MR. JUSTICE ROBERT H. JACKSON (Chief of Counsel for the United States): [Interposing.] I call the Tribunal’s attention to the fact that the documents which are now being read into the record are documents which, as I understand it, were excluded as irrelevant by the Tribunal when that matter was before it before. They are matters of a good deal of public notoriety and would not be secret if they were not in evidence; but I think the reading of them into the record is in violation of the Tribunal’s own determination.
THE PRESIDENT: Dr. Stahmer, the Tribunal has suspected that these documents had been excluded, and they have sent for the original record of their orders. But I must say now that the Tribunal expects the defendants’ counsel to conform to their orders and not to read documents which they have been ordered not to read.

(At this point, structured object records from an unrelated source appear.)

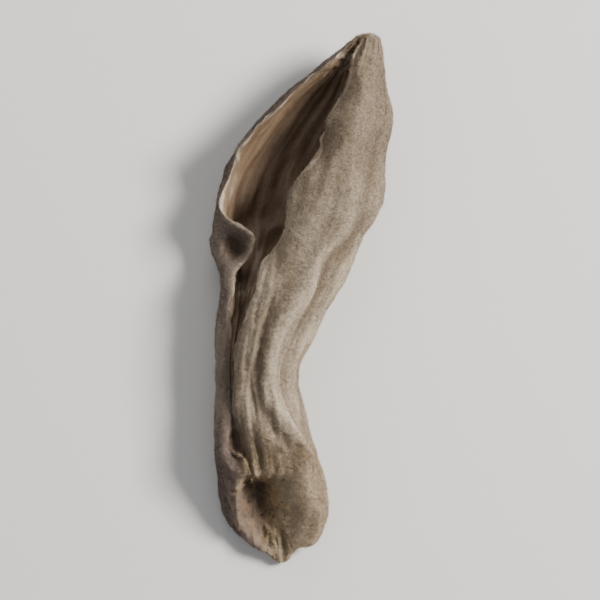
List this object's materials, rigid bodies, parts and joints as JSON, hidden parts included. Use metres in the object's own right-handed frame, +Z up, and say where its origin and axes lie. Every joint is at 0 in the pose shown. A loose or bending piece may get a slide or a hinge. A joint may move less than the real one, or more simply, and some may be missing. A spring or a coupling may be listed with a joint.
{
  "type": "wood ear mushroom",
  "caption": "Small dried wood ear fruit body, folded lengthwise into a pleated trough with a thin wavy margin, pinched to a stalk and a torn foot. Lies on its fold.",
  "frame": {"origin": "under the middle of the ear's box, on the surface it rests on", "axes": "+Y along the ear from its foot to its tip, +Z up out of the open side of the fold, +X to its right"},
  "size_m": [0.0142, 0.0412, 0.0081],
  "materials": {
    "dried_flesh": "matte"
  },
  "bodies": {
    "root": {"wood_ear": "dried_flesh"}
  },
  "joints": []
}
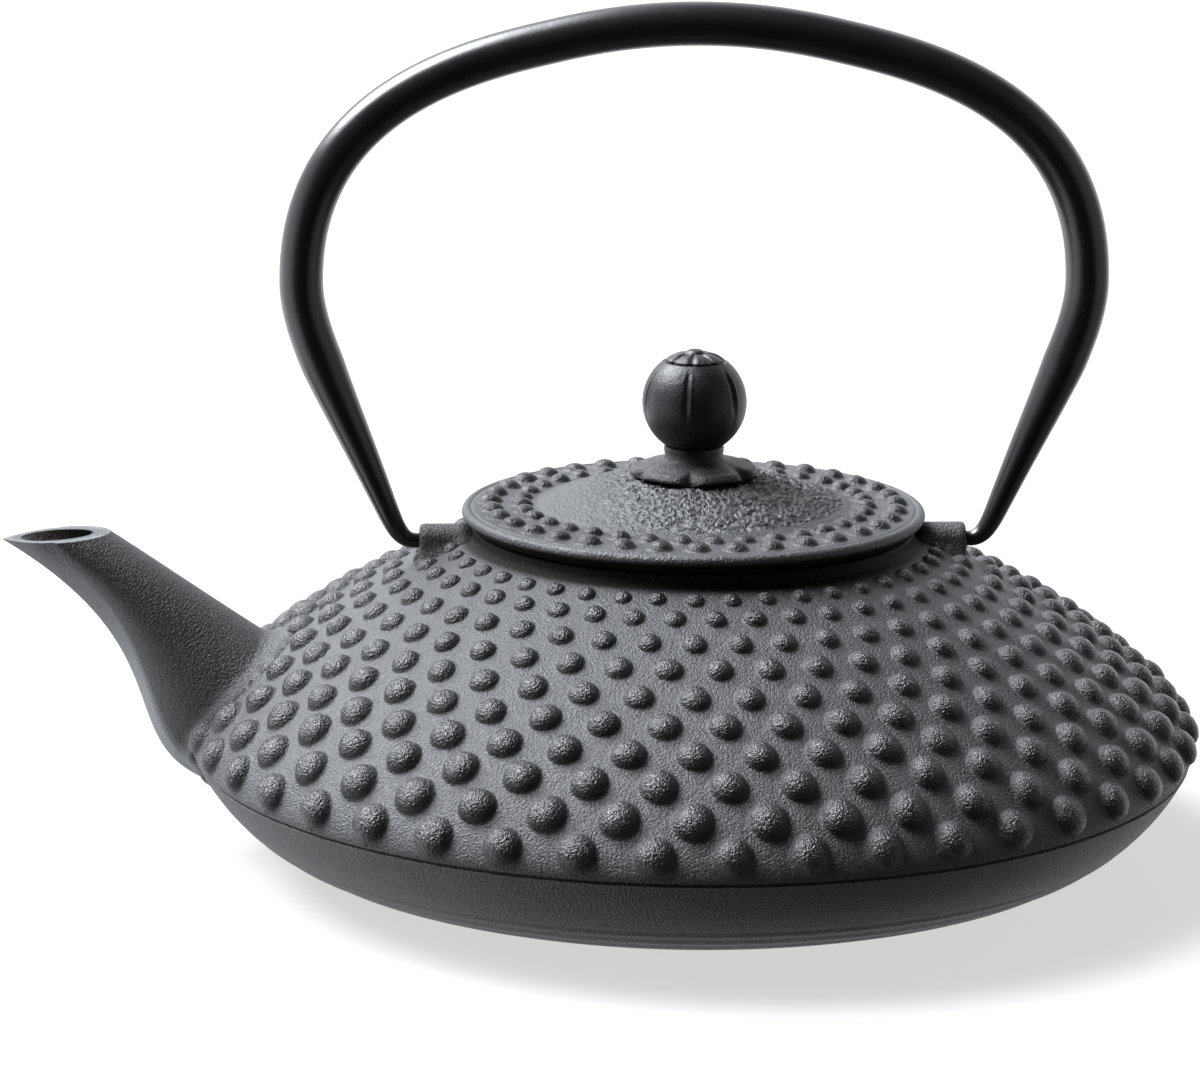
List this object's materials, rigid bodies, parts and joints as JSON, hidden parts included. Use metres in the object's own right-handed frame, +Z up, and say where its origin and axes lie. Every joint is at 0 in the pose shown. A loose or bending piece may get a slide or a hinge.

[At this point Defendant Hess was led out of the courtroom.]
DR. STAHMER: Shall I continue?
THE PRESIDENT: Certainly.
DR. STAHMER: “Under the pretext that it was the first step to world disarmament, Germany was forcibly disarmed. Great Britain was, indeed, also deceived. She had actually continued to disarm for a period of 15 years. But from the day on which the various peace treaties were signed, France encouraged a number of small states to powerful rearmament and the result was that 5 years after Versailles, Germany was surrounded by a much tighter ring of iron than 5 years before the World War. It was inevitable that a German regime, which had renounced Versailles, would at the first opportunity rearm heavily. It was evident that its weapons, diplomatically, if not in the true sense of the word, were to be directed against the powers of Versailles.”
In the same way the Locarno Pact is contested, with a breach of which the defendant is also charged, and, as far as the Defense are concerned, unjustifiably.
Germany renounced this pact and could do so rightfully because France and Soviet Russia had signed a military assistance pact, although the Locarno Pact provided a guarantee of the French eastern border. This act by France, in the opinion of Germany, was in sharp contrast to the legal situation created by the Locarno Pact.